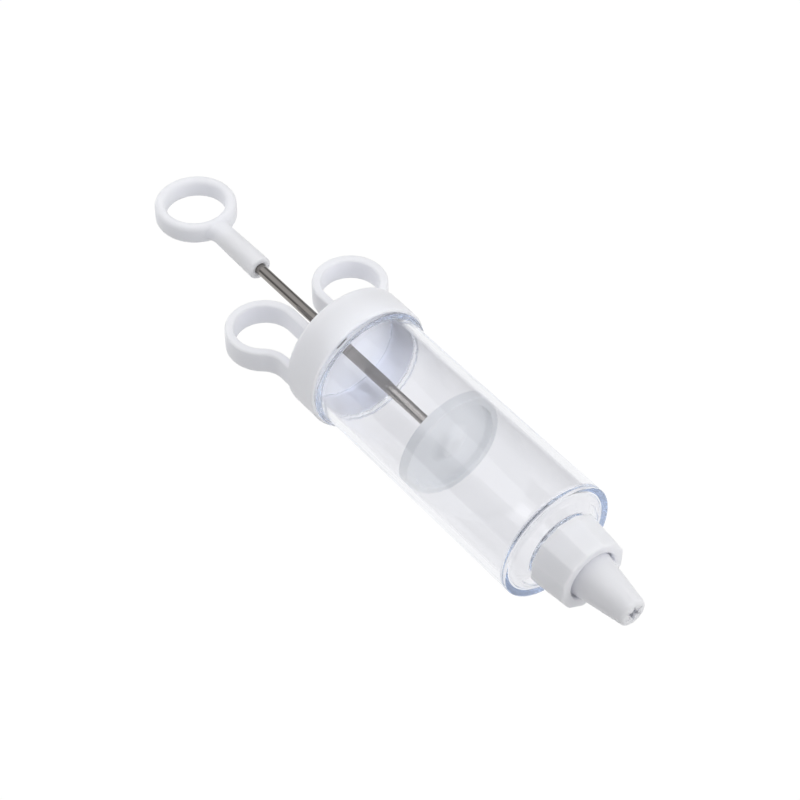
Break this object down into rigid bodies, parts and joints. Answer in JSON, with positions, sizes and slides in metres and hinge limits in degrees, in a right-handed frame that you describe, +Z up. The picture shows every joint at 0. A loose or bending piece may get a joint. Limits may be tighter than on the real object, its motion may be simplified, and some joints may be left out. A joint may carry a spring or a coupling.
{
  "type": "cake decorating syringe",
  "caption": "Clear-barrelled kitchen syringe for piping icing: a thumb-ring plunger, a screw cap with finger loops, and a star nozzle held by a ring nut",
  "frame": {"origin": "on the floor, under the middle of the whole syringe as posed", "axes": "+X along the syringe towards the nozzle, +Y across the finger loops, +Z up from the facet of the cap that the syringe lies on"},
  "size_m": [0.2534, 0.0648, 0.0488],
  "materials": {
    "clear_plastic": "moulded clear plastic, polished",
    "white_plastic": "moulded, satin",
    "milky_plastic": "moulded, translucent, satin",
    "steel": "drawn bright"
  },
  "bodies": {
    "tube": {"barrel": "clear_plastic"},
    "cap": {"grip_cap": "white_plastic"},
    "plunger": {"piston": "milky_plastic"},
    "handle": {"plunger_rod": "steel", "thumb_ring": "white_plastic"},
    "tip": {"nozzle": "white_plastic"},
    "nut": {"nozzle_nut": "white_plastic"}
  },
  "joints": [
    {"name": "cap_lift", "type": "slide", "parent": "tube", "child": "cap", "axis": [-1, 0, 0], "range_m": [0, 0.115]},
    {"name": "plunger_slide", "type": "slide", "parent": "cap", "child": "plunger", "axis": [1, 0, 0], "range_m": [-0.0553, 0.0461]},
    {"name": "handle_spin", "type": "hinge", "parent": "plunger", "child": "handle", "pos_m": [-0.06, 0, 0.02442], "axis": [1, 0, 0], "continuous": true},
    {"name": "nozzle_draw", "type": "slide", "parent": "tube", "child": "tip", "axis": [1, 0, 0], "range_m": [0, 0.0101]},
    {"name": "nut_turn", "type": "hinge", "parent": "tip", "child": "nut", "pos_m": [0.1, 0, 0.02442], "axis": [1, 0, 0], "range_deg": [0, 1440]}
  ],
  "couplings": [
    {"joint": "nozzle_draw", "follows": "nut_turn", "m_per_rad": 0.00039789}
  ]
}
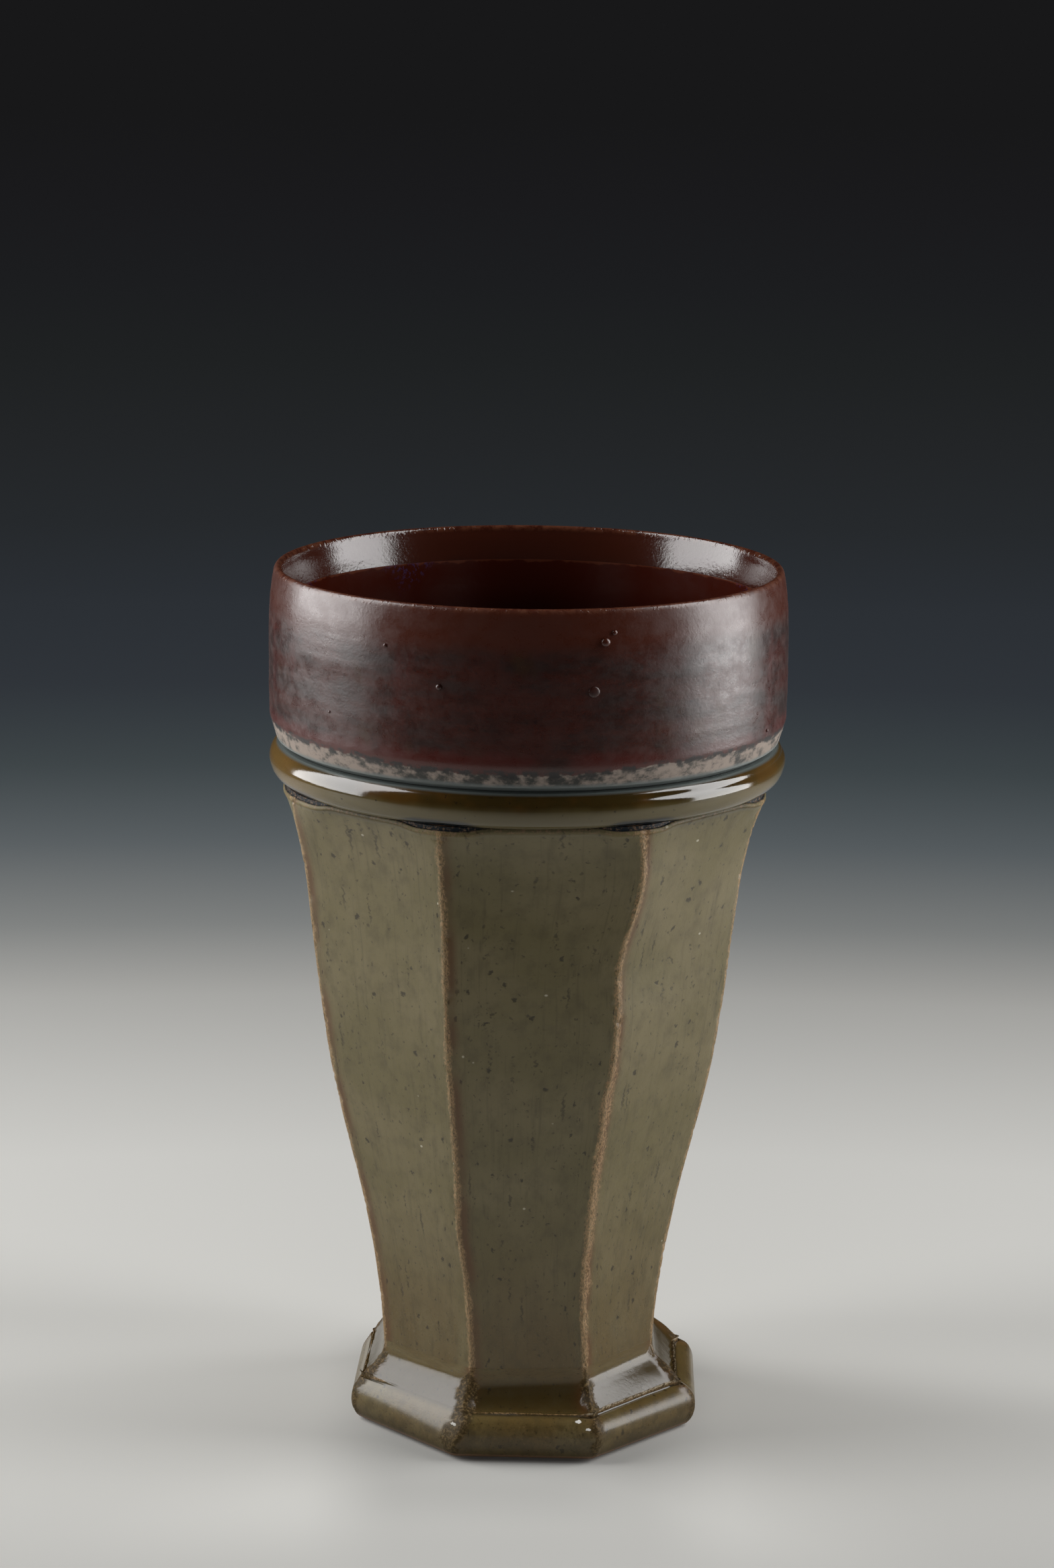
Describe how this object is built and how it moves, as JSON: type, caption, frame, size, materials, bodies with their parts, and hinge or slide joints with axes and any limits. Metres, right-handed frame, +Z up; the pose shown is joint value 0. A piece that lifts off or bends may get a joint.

————

WRITTEN INSTRUCTION:
Write out the material exactly as given.

TASK ANSWER:
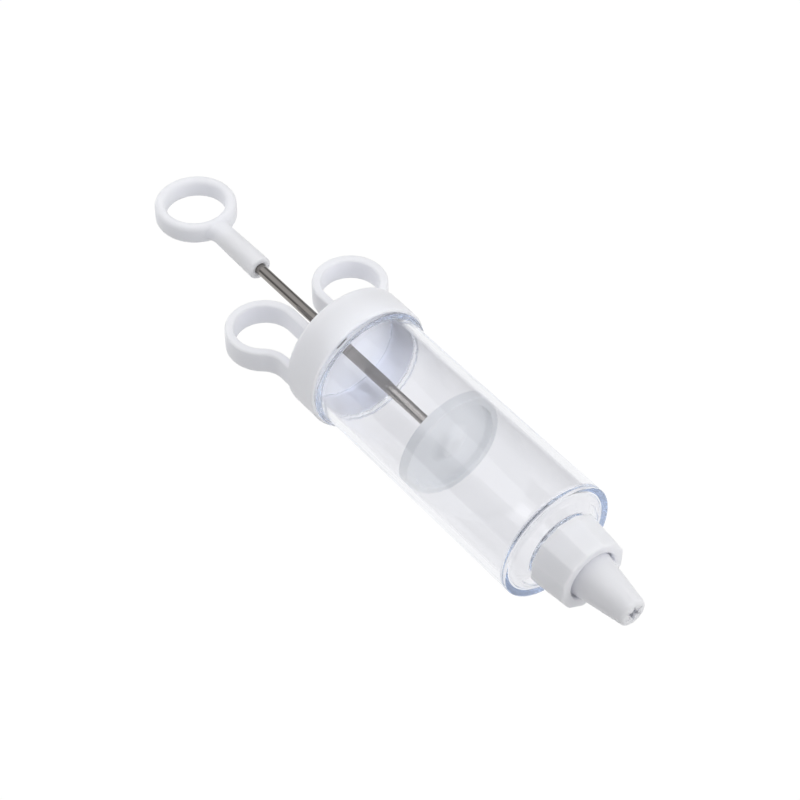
Break this object down into rigid bodies, parts and joints. Answer in JSON, with positions, sizes and slides in metres and hinge limits in degrees, in a right-handed frame that you describe, +Z up. The picture shows every joint at 0. A loose or bending piece may get a joint. Limits may be tighter than on the real object, its motion may be simplified, and some joints may be left out. A joint may carry a spring or a coupling.
{
  "type": "cake decorating syringe",
  "caption": "Clear-barrelled kitchen syringe for piping icing: a thumb-ring plunger, a screw cap with finger loops, and a star nozzle held by a ring nut",
  "frame": {"origin": "on the floor, under the middle of the whole syringe as posed", "axes": "+X along the syringe towards the nozzle, +Y across the finger loops, +Z up from the facet of the cap that the syringe lies on"},
  "size_m": [0.2534, 0.0648, 0.0488],
  "materials": {
    "clear_plastic": "moulded clear plastic, polished",
    "white_plastic": "moulded, satin",
    "milky_plastic": "moulded, translucent, satin",
    "steel": "drawn bright"
  },
  "bodies": {
    "tube": {"barrel": "clear_plastic"},
    "cap": {"grip_cap": "white_plastic"},
    "plunger": {"piston": "milky_plastic"},
    "handle": {"plunger_rod": "steel", "thumb_ring": "white_plastic"},
    "tip": {"nozzle": "white_plastic"},
    "nut": {"nozzle_nut": "white_plastic"}
  },
  "joints": [
    {"name": "cap_lift", "type": "slide", "parent": "tube", "child": "cap", "axis": [-1, 0, 0], "range_m": [0, 0.115]},
    {"name": "plunger_slide", "type": "slide", "parent": "cap", "child": "plunger", "axis": [1, 0, 0], "range_m": [-0.0553, 0.0461]},
    {"name": "handle_spin", "type": "hinge", "parent": "plunger", "child": "handle", "pos_m": [-0.06, 0, 0.02442], "axis": [1, 0, 0], "continuous": true},
    {"name": "nozzle_draw", "type": "slide", "parent": "tube", "child": "tip", "axis": [1, 0, 0], "range_m": [0, 0.0101]},
    {"name": "nut_turn", "type": "hinge", "parent": "tip", "child": "nut", "pos_m": [0.1, 0, 0.02442], "axis": [1, 0, 0], "range_deg": [0, 1440]}
  ],
  "couplings": [
    {"joint": "nozzle_draw", "follows": "nut_turn", "m_per_rad": 0.00039789}
  ]
}
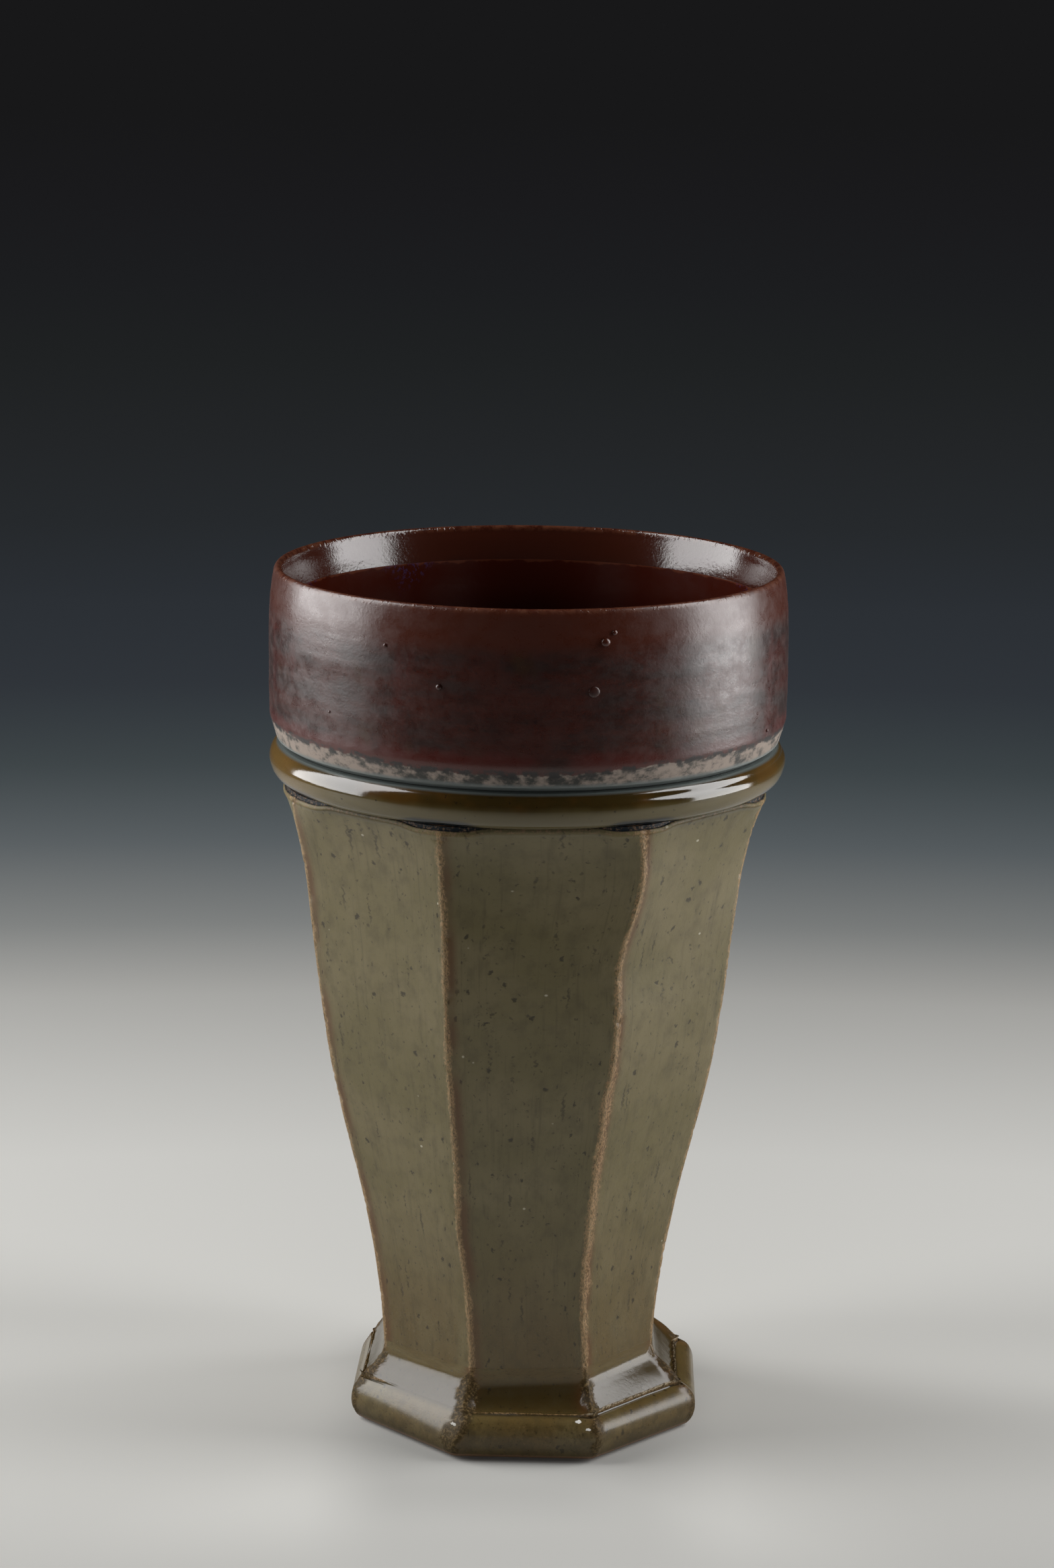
Describe how this object is built and how it moves, as JSON: type, caption, frame, size, materials, bodies with their parts, and hinge or slide joints with axes and any limits. Metres, right-handed frame, +Z up; the pose shown is joint value 0. A piece that lifts off or bends may get a joint.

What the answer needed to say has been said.